Snapshot of GeoGlobal Energy website
Alexander Richter Alexander Richter 30 Mar 2010

New Zealand's Mighty River Power Ltd. through GeoGlobal Energy LLC, expects its Chilean venture to start operating by 2013.

“New Zealand’s Mighty River Power Ltd., operator of the world’s largest single-turbine geothermal generator, expects its Chilean venture to start operating by 2013”, so a recent news piece.

According to the article, “Drilling next summer will help refine the concept for a 70- megawatt, $220 million project at Tolhuaca, southeast of Concepcion, Mighty River Chief Executive Officer Doug Heffernan said in an interview in Wellington today. Construction may take three years, assuming some time is lost to winter snow, he said.
“Three years from the end of this year you could have a plant operating,” Heffernan said. “A minimum of two years and likely three years.”

Chile is encouraging development of new power sources after suffering shortages as Argentina reduced natural gas supplies. Mighty River, working through Denver, Colorado-based associate GeoGlobal Energy LLC, has gained access to five potential steamfields in competition with rival developers including Italy’s Enel SpA, state-owned refiner Empresa Nacional de Petroleo and London-based miner Antofagasta Plc.

“There are not many big players that have experience from the exploration all the way through to the running” of plants, Heffernan said. “When we bid we’ve got a serious program of what we’re going to do. We’re not looking around to find someone to give us the money to do it.”

Geothermal plants tap heat from the earth to power turbines and generate electricity. Chile and New Zealand lie on the 40,000-kilometer (25,000-mile) chain of active volcanoes that surrounds the Pacific Ocean. The zone, known as the Ring of Fire, also includes the west coast of the U.S., Japan and Indonesia.

New Zealand was one of the first developers of large-scale geothermal power and produces 11 percent of its electricity at steam field power plants with a total capacity of about 720 megawatts. Chile may develop as much as 2,000 megawatts of geothermal power in the next decade, according to GeoGlobal.

State-owned Mighty River, based in Auckland, operates four geothermal power stations in New Zealand and is seeking planning approval for a fifth. It bought a 25 percent stake in GeoGlobal in 2008 and has committed $100 million of funding to help profit from its expertise turning steam into power.

Chile’s geothermal resources are much like those Mighty River has developed the past five years using plant developed and built by Sumitomo Corp. and Fuji Electric Systems Co., Heffernan said.

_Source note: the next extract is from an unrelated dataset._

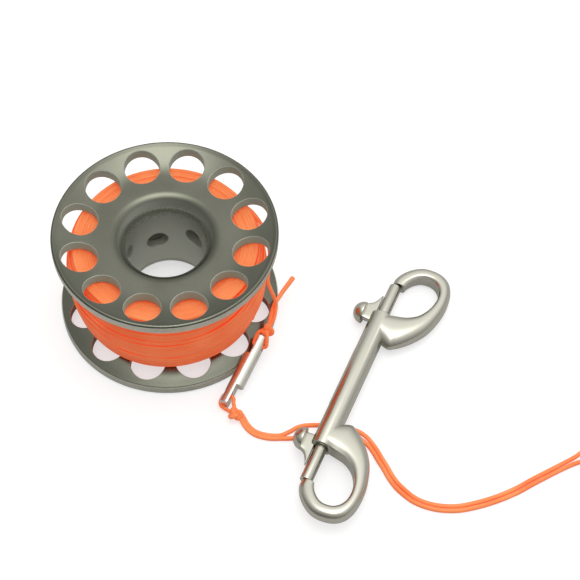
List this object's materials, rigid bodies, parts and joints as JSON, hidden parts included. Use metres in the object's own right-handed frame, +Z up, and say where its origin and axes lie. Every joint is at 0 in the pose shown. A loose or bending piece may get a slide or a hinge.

“Resources are very high temperature,” Heffernan said. “They are quite large in scale, even relative to New Zealand, and some of them seem to have relatively shallow production zones.”

Chile isn’t short of investors keen to invest in new power projects and GeoGlobal will probably seek partners as projects near development, he said. Two of the permits, at Alitar in northern Chile and Colimapu southeast of Santiago, are half- owned by Colbun SA, Chile’s third-largest generator.

While GeoGlobal will seek more permits, it is not planning to become a utility in its own right and may only retain an operating stake in projects, Heffernan said.”